Everything from the first line of the records to the line containing "return material", inclusive, is to be extracted exactly, and nothing more.

[Raw records]
----

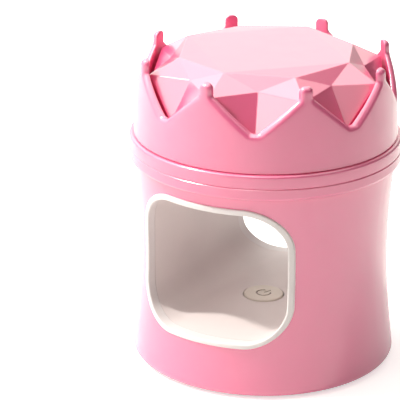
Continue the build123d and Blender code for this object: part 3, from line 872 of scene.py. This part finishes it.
def floor_material():
    """Pale matt floor that reads as white and keeps a shadow."""
    material, tree, shader, coords = surface("studio_floor")
    tint = blend_colours(tree, noise(tree, coords, 0.2), "Fac", srgb(246, 245, 243), srgb(243, 242, 240))
    tree.links.new(colour_out(tint), shader.inputs["Base Color"])
    shader.inputs["Roughness"].default_value = 0.9
    shader.inputs["Specular IOR Level"].default_value = 0.1
    shader.inputs["Emission Color"].default_value = (1, 1, 1, 1)
    glow = seen_directly(tree, floor_glow, floor_glow_in_gloss)
    tree.links.new(glow, shader.inputs["Emission Strength"])
    return material


floor_size = 6.0
floor_glow = 0.6
floor_glow_in_gloss = 0.36
floor_mesh = bpy.data.meshes.new("studio_floor")
edge = floor_size / 2
floor_corners = [(-edge, -edge, 0), (edge, -edge, 0), (edge, edge, 0), (-edge, edge, 0)]
floor_mesh.from_pydata(floor_corners, [], [(0, 1, 2, 3)])
floor_mesh.materials.append(floor_material())
studio_floor = bpy.data.objects.new("studio_floor", floor_mesh)
bpy.context.scene.collection.objects.link(studio_floor)


def studio_world():
    """White room; in reflections it is darker on the right, and low down at the back."""
    world = bpy.data.worlds.new("studio")
    world.use_nodes = True
    tree = world.node_tree
    sky = tree.nodes["Background"]
    paths = tree.nodes.new("ShaderNodeLightPath")
    rays = paths.outputs
    tint = blend_colours(tree, paths, "Is Camera Ray", (*warm_white, 1), (1, 1, 1, 1))
    tree.links.new(colour_out(tint), sky.inputs["Color"])
    towards = tree.nodes.new("ShaderNodeSeparateXYZ")
    link(tree, tree.nodes.new("ShaderNodeTexCoord"), "Generated", towards, "Vector")
    x, y, z = towards.outputs
    started = stretch(tree, x, *back_start, 0, 1)
    behind = math_node(tree, "MULTIPLY", stretch(tree, y, *back_wall, 0, 1), started)
    missing = math_node(tree, "SUBTRACT", 1, stretch(tree, x, *back_middle, back_level, back_right_level))
    low_down = stretch(tree, z, *low_end, 1, 0)
    low_back = math_node(tree, "MULTIPLY", math_node(tree, "MULTIPLY", behind, missing), low_down)
    side = stretch(tree, x, *right_wall, 1, right_level)
    shade = math_node(tree, "MULTIPLY", side, math_node(tree, "SUBTRACT", 1, low_back))
    extra = math_node(tree, "MULTIPLY", from_gloss(tree, rays), seen_level - sky_light)
    room = math_node(tree, "MULTIPLY", math_node(tree, "ADD", extra, sky_light), shade)
    tree.links.new(math_node(tree, "MAXIMUM", rays["Is Camera Ray"], room), sky.inputs["Strength"])
    return world


warm_white = (1.0, 0.98, 0.9)
sky_light = 0.05
seen_level = 0.8
right_level = 0.25
back_level = 0.6
back_right_level = 0.08
# Where a shade begins and ends, as parts of a direction of length one.
right_wall = (0.05, 0.5)
back_wall = (0.4, 0.7)
back_start = (-0.45, -0.3)
back_middle = (-0.05, 0.2)
low_end = (0.14, 0.28)
bpy.context.scene.world = studio_world()
print("floor and sky ready")


# %% Lamps
def soft_lamp(name, azimuth, elevation, distance, size, power):
    """Square lamp facing the object; azimuth counts from the front, towards the right."""
    data = bpy.data.lights.new(name, "AREA")
    data.shape = "SQUARE"
    data.size = size
    data.energy = power
    data.color = warm_white
    lamp = bpy.data.objects.new(name, data)
    bpy.context.scene.collection.objects.link(lamp)
    turn = math.radians(azimuth)
    rise = math.radians(elevation)
    away = Vector((math.sin(turn) * math.cos(rise), -math.cos(turn) * math.cos(rise), math.sin(rise)))
    lamp.location = aim + away * distance
    lamp.rotation_mode = "QUATERNION"
    lamp.rotation_quaternion = (-away).to_track_quat("-Z", "Y")
    return lamp


soft_lamp("key", -60, 53, 1.2, 0.08, 10.7)
soft_lamp("high_left", -60, 70, 1.2, 0.8, 1.5)
soft_lamp("overhead", 160, 86, 1.1, 1.3, 4.8)
soft_lamp("left", -105, 34, 1.1, 1.1, 6.7)
soft_lamp("front_left", -50, 12, 1.2, 1.2, 6.2)
soft_lamp("low_left", -60, 30, 1.2, 0.5, 0.6)
soft_lamp("front", -20, 38, 1.4, 0.45, 2.0)
soft_lamp("right", 90, 45, 1.2, 0.5, 0.8)
soft_lamp("behind", 207, 25, 1.2, 0.9, 1.8)
panels = [
    soft_lamp("panel_above", 170, 75, 1.1, 0.9, 3.3),
    soft_lamp("panel_behind", 175, 33, 1.2, 0.6, 0.9),
    soft_lamp("panel_front", 10, 60, 1.2, 0.35, 2.0),
]
for panel in panels:
    panel.visible_diffuse = False
bpy.context.scene.view_settings.view_transform = "Standard"
print("lamps:", len(bpy.data.lights))
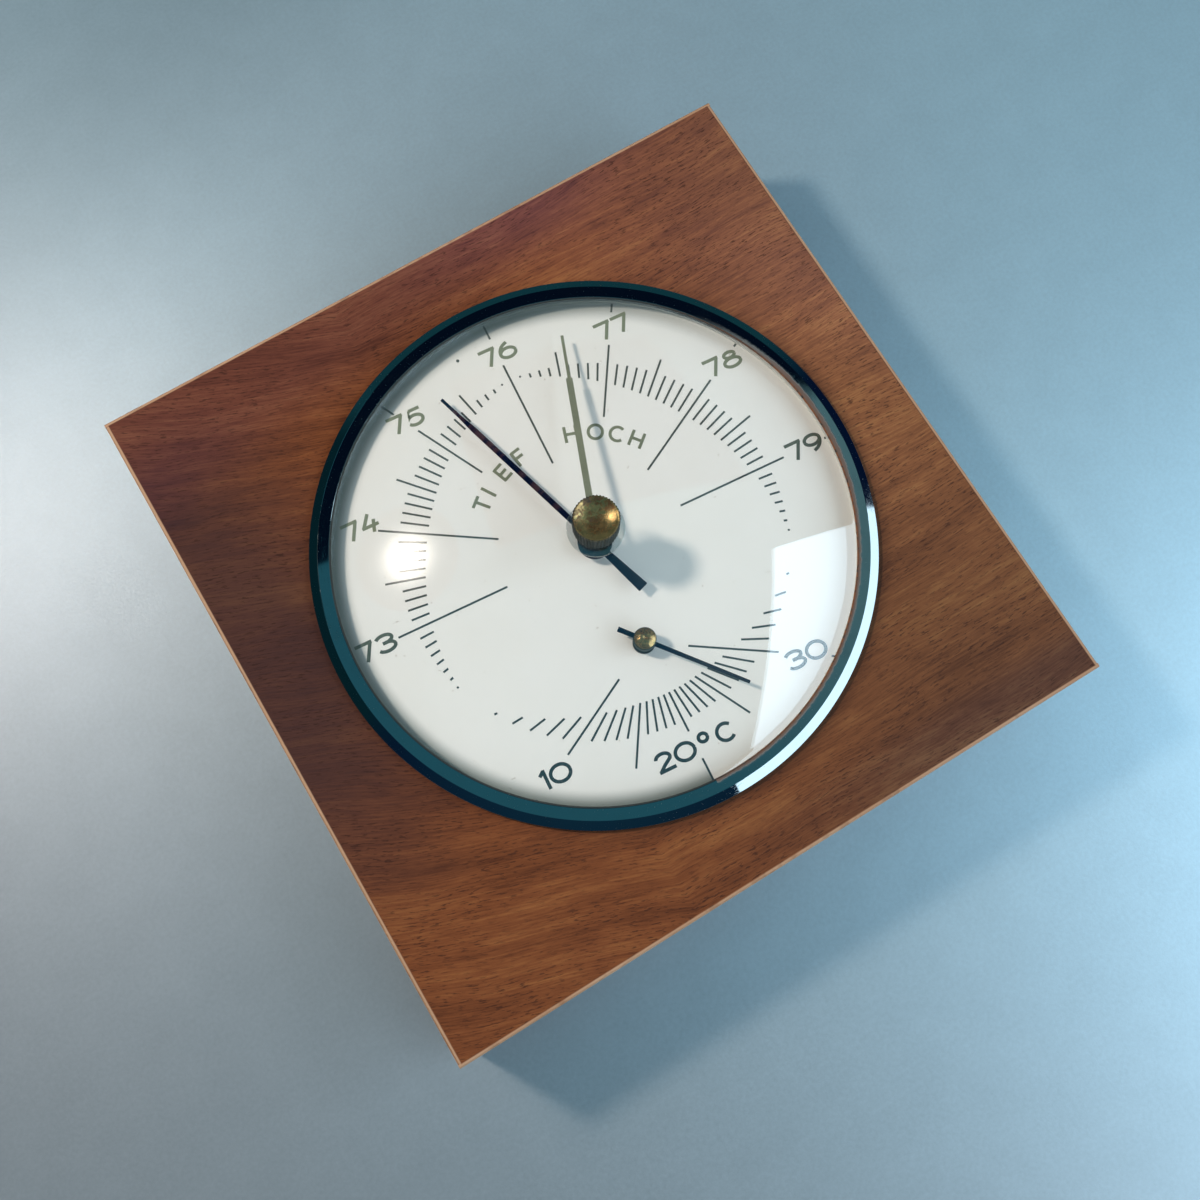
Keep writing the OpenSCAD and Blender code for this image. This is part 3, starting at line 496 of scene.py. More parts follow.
@dataclass(frozen=True)
class ClearPane(Finish):
    """Clear glass or plastic: it mirrors by the angle and lets the rest through."""

    straight: float = 0.075
    film: float = 0.0
    tint: Triple = (0.92, 0.97, 1.0)
    rough: float = 0.015

    def wire(self, n: Nodes) -> None:
        """Mirrors more towards a grazing view, with a faint film of dust.

        Args:
            n: the material's nodes.
        """
        spot = n.place()
        facing = n.add("ShaderNodeLayerWeight", {}, {"Blend": 0.5}, "Facing")
        dust = n.noise(spot, 0.09, 4.0, 0.6).step(0.35, 0.85)
        alpha = self.straight + (0.9 - self.straight) * facing ** 5.0 + dust * 0.006 + self.film
        colour = n.mix(dust * 0.3, self.tint, tuple(c * 0.9 for c in self.tint))
        n.surface({
            "Base Color": colour, "Metallic": 1.0, "Roughness": self.rough + 0.02 * dust, "Alpha": alpha,
        })


@dataclass(frozen=True)
class DialPaint(Finish):
    """Matt white lacquer of the dial, faintly aged, with a painted shadow of the ring at its edge."""

    white: Triple = (0.93, 0.925, 0.88)
    aged: Triple = (0.88, 0.87, 0.81)
    fleck: Triple = (0.30, 0.22, 0.14)
    # Colour of the painted shadow of the ring.
    painted_shadow_colour: Triple = (0.10, 0.14, 0.125)

    def wire(self, n: Nodes) -> None:
        """Adds faint clouds, a few specks, an aged rim, and a painted shadow of the ring that darkens the edge at the
        left and the top.

        Args:
            n: the material's nodes.
        """
        spot = n.place(turn=DIAL_TURN)
        distance, angle = n.polar(spot)
        cloud = n.noise(spot, 0.035, 4.0, 0.55)
        grit = n.noise(spot, 1.7, 3.0, 0.6)
        speck = n.noise(spot, 0.9, 2.0).step(0.745, 0.77)
        rim = distance.step(49.6, 51.6) * n.noise(spot, 0.4, 3.0).step(0.4, 0.7)
        # Painted shadow of the ring: the edge of the paint darkens towards the shadow colour at the left and the top.
        shade = distance.step(46.8, 50.4) * (1.0 - angle.band(40.0, 205.0, 40.0)) * 0.85
        share = cloud.step(0.35, 0.75) * 0.5 + rim * 0.5
        colour = n.mix(speck * 0.35, n.mix(share, self.white, self.aged), self.fleck)
        colour = n.mix(shade, colour, self.painted_shadow_colour)
        n.surface({"Base Color": colour, "Roughness": 0.5 + 0.12 * grit, "Normal": n.bump(grit, 0.01, 0.3)})


@dataclass(frozen=True)
class Ink(Finish):
    """Dial print: olive-grey above, near black below."""

    upper: Triple = (0.22, 0.25, 0.165)
    lower: Triple = (0.012, 0.032, 0.036)
    thinned: Triple = (0.30, 0.31, 0.27)

    def wire(self, n: Nodes) -> None:
        """Fades the print from top to bottom, with thin places in the ink.

        Args:
            n: the material's nodes.
        """
        spot = n.place(turn=DIAL_TURN)
        _, y, _ = n.split(spot)
        thin = n.noise(spot, 1.6, 3.0, 0.6)
        colour = n.mix(y.step(-16.0, 26.0), self.lower, self.upper)
        colour = n.mix(thin.step(0.5, 0.8) * 0.3, colour, self.thinned)
        n.surface({"Base Color": colour, "Roughness": 0.45 + 0.2 * thin})


@dataclass(frozen=True)
class HandLacquer(Finish):
    """Navy lacquer of the steel hands, rubbed red-brown in places."""

    centre: Point
    navy: Triple = (0.0005, 0.003, 0.020)
    rubbed: Triple = (0.085, 0.042, 0.045)
    worn: float = 0.65

    def wire(self, n: Nodes) -> None:
        """Adds rubbed patches along the hand, none on its tail.

        Args:
            n: the material's nodes.
        """
        spot = n.place((*self.centre, 0.0), turn=DIAL_TURN)
        distance, _ = n.polar(spot)
        _, y, _ = n.split(spot)
        patch = n.noise(n.join(distance * 0.33, y * 0.05), 1.0, 3.0, 0.6).step(0.51, 0.60)
        share = patch * distance.step(7.0, 10.0) * y.step(-6.0, 4.0) * self.worn
        fine = n.noise(spot, 3.0, 3.0)
        n.surface({
            "Base Color": n.mix(share, self.navy, self.rubbed), "Roughness": 0.34 + 0.2 * fine + 0.1 * share,
            "Normal": n.bump(fine, 0.01, 0.3), "Specular IOR Level": 0.07,
        })


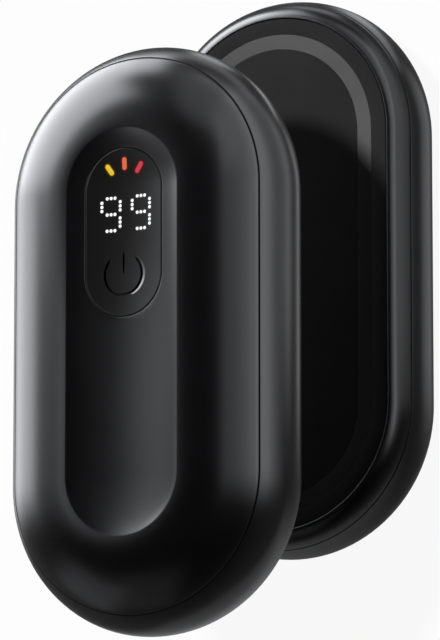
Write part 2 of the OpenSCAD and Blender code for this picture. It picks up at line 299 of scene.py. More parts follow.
# ---------------------------------------------------------------- rings and forms
def stadium(w, straight=SPINE, centre=0.0, sides=SIDE_STEPS, ends=END_STEPS):
    """A ring in the plan. It always begins and turns alike, so that two rings can be joined."""
    turns = [math.pi * i / ends for i in range(ends)]
    points = []
    for side in (1, -1):
        near, far = centre - side * straight, centre + side * straight
        points += [(side * w, near + side * 2 * straight * i / sides) for i in range(sides)]
        points += [(side * w * math.cos(a), far + side * w * math.sin(a)) for a in turns]
    return points


def circle(radius, count, x, y):
    turns = [2 * math.pi * i / count for i in range(count)]
    return [(x + radius * math.cos(a), y + radius * math.sin(a)) for a in turns]


def lifted(plan, z):
    """A ring of the plan at a height, which may follow a surface."""
    return [(x, y, z(x, y) if callable(z) else z) for x, y in plan]


def spun(points):
    """The rings that carry a section round the unit's spine."""
    return [lifted(stadium(w), z) for w, z in points]


def blended(plan_a, plan_b, t):
    return [(xa + (xb - xa) * t, ya + (yb - ya) * t) for (xa, ya), (xb, yb) in zip(plan_a, plan_b)]


def loft(bm, rings, closed=False, material=0):
    """Skins rings of as many points each. Rings that have shrunk to a line close the form."""
    made = [[bm.verts.new(p) for p in ring] for ring in rings]
    pairs = list(zip(made, made[1:])) + ([(made[-1], made[0])] if closed else [])
    for low, high in pairs:
        for i in range(len(low)):
            k = (i + 1) % len(low)
            face = bm.faces.new((low[i], low[k], high[k], high[i]))
            face.material_index = material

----

* Answer to the task:
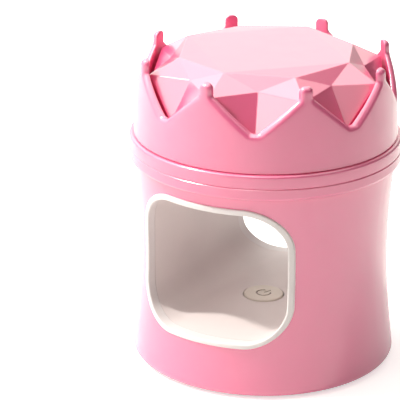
Continue the build123d and Blender code for this object: part 3, from line 872 of scene.py. This part finishes it.
def floor_material():
    """Pale matt floor that reads as white and keeps a shadow."""
    material, tree, shader, coords = surface("studio_floor")
    tint = blend_colours(tree, noise(tree, coords, 0.2), "Fac", srgb(246, 245, 243), srgb(243, 242, 240))
    tree.links.new(colour_out(tint), shader.inputs["Base Color"])
    shader.inputs["Roughness"].default_value = 0.9
    shader.inputs["Specular IOR Level"].default_value = 0.1
    shader.inputs["Emission Color"].default_value = (1, 1, 1, 1)
    glow = seen_directly(tree, floor_glow, floor_glow_in_gloss)
    tree.links.new(glow, shader.inputs["Emission Strength"])
    return material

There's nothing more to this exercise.